CHARM++, which we use as a runtime system layer for the work described here, simplifies our approach. It embeds an elaborate performance tracing mechanism, a suite of plug-in load balancing strategies, infrastructure for defining and migrating computational load, and is interoperable with other programming paradigms.

1.2 Terminology

Module
A module refers to either a complete program or a library with an orchestrator subroutine2 . An orchestrator subroutine specifies the main control flow of the module by calling various subroutines from the associated library and does not usually have much state associated with it.

Thread
A thread is a lightweight process that owns a stack and machine registers including program counter, but shares code and data with other threads within the same address space. If the underlying operating system recognizes a thread, it is known as kernel thread, otherwise it is known as user-thread.

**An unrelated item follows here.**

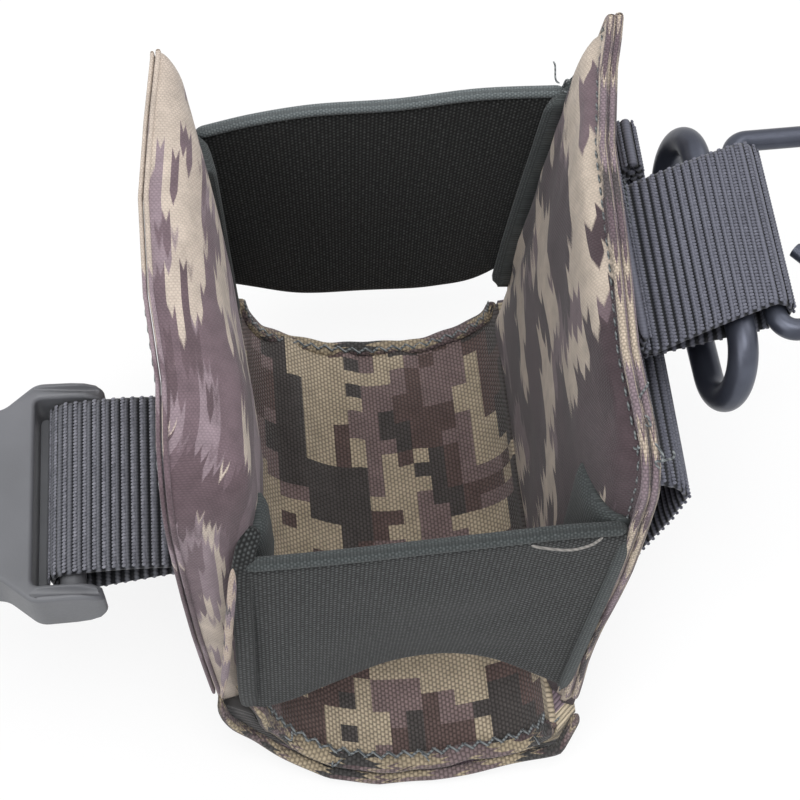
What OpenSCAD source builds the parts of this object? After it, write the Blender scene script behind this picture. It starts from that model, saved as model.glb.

A context-switch between threads refers to suspending one thread's execution and transferring control to another thread. Kernel threads typically have higher context switching costs than user-threads because of operating system overheads. The policy implemented by the underlying system for transferring control between threads is known as thread scheduling policy. Scheduling policy for kernel threads is determined by the operating system, and is often more inflexible than user-threads. Scheduling policy is said to be non-preemptive if a context-switch occurs only when the currently running thread willingly asks to be suspended, otherwise it is said to be preemptive. AMPI threads are non-preemptive user-level threads.

Chunk
A chunk is a combination of a user-level thread and the data it manipulates. When a program is converted from MPI to AMPI, we convert an MPI process into a chunk. This conversion is referred to as chunkification.

Object
An object is just a blob of memory on which certain computations can be performed. The memory is referred to as an object's state, and the set of computations that can be performed on the object is called the interface of the object.